La « justice » de Kaies Saied à distance de la justice
Le Comité pour le Respect des Libertés et des Droits de l’Homme en Tunisie (CRLDHT) exprime sa plus vive indignation face à la nouvelle mise en scène judiciaire orchestrée par le régime. Ce vendredi 24 octobre, à 14h, dans une opacité totale, la » justice » a fixé l’audience d’appel dans l’affaire dite du “complot contre la sûreté de l’État” pour le lundi 27 octobre 2025, par visioconférence, et sans présence physique des détenus, ni information préalable à leurs avocats.
Face à cette mascarade, le bâtonnier de l’Ordre des avocats, Maître Boubaker Ben Thabet, a refusé que le barreau tunisien soit un témoin de complaisance ou une “marionnette de paille”.
Grâce à cette position courageuse, le tribunal a été contraint de reporter l’audience au 17 novembre 2025.

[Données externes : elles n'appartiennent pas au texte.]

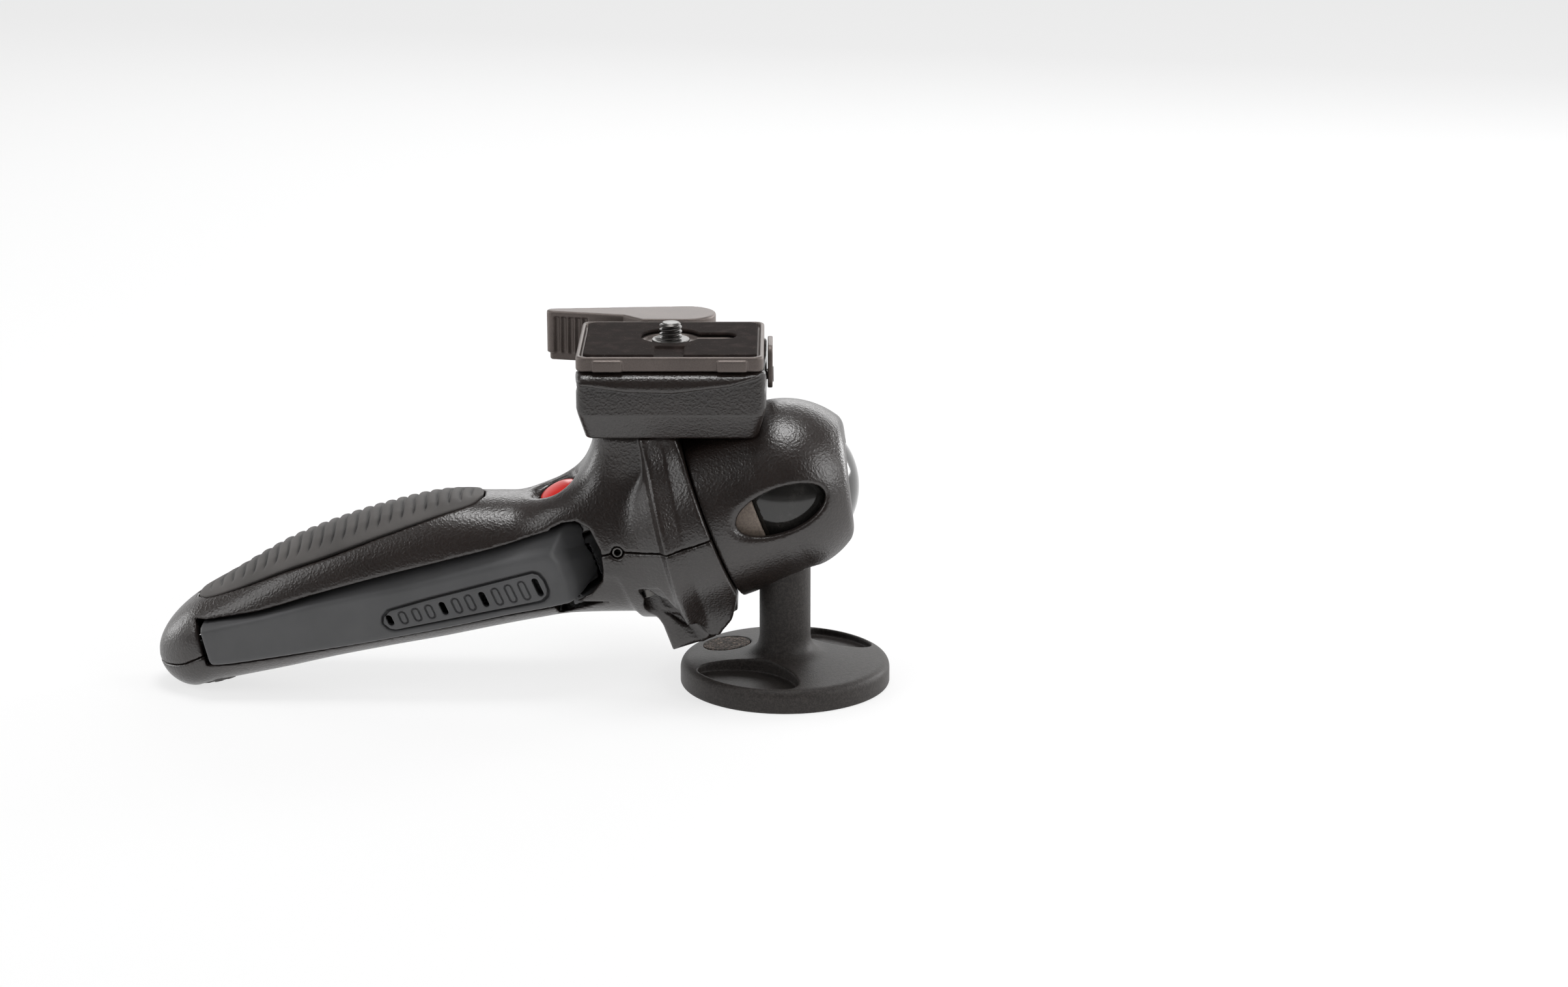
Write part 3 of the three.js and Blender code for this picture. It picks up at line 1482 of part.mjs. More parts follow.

Cette manœuvre procédurale est une stratégie délibérée de dissimulation, d’isolement et de contrôle, qui viole l’article 141 bis du Code de procédure pénale, l’article 108 de la Constitution, et les engagements internationaux de la Tunisie. Elle traduit la volonté du pouvoir de transformer la justice en instrument de soumission, au service d’une répression politique méthodique.
Loin de chercher la vérité, ce procès agit comme un écran de fumée. Il vise à détourner l’attention des échecs retentissants du régime sur tous les fronts : crise économique, effondrement institutionnel, catastrophe écologique à Gabès. Pendant que les tribunaux s’empressent de juger des opposants, ils laissent mourir Gabès en silence, incapables de statuer sur la responsabilité d’un modèle industriel failli. Une justice expéditive pour les dissidents, lente voire absente pour les victimes de pollution ou d’injustice sociale .
Ce procès s’inscrit dans une offensive plus large : suspensions arbitraires d’associations indépendantes comme l’ATFD, révocations de magistrats, intimidations contre les journalistes, criminalisation de l’action syndicale. Le régime veut une société sans voix, sans contre-pouvoir, sans témoins.
Tout indique que l’audience du 27 octobre n’est qu’un simulacre destiné à confirmer les verdicts prononcés en première instance, soit plus de 800 années de prison cumulée contre les principales figures de l’opposition démocratique. En cas de confirmation, toutes les personnes encore en liberté provisoire seront arrêtées : avocats, enseignants, ancien·ne·s ministres, militant·e·s, universitaires. La prison politique deviendra la norme.
Ce procès pourrait devenir le plus grand coup de filet politique depuis des décennies en Tunisie, aggravant une situation déjà alarmante en matière de détentions arbitraires.
Ce procès ne concerne pas 40 personnes. Il engage l’idée même de Tunisie. Le droit tunisien consacre des principes fondamentaux : procès équitable, défense effective, comparution physique, liberté d’association et d’expression. Aujourd’hui, ces garanties sont méthodiquement piétinées. Mais l’histoire de ce pays a aussi montré que le droit peut être un levier de sursaut, une matrice de résistance, un langage de dignité.
Le CRLDHT invite la société civile, les citoyennes et les citoyens à se mobiliser :
• À refuser toute audience d’appel tenue en l’absence des accusés — car il ne peut y avoir de justice sans défense, ni de procès sans accusés.
• À dénoncer la suspension arbitraire de l’ATFD et la répression qui s’abat sur les organisations indépendantes.
• À exiger la fin des procès politiques et la libération immédiate et inconditionnelle de toutes les personnes détenues pour leurs opinions.
• À se rassembler pour reconstruire une justice libre, indépendante, une justice au service du droit, non au service du pouvoir.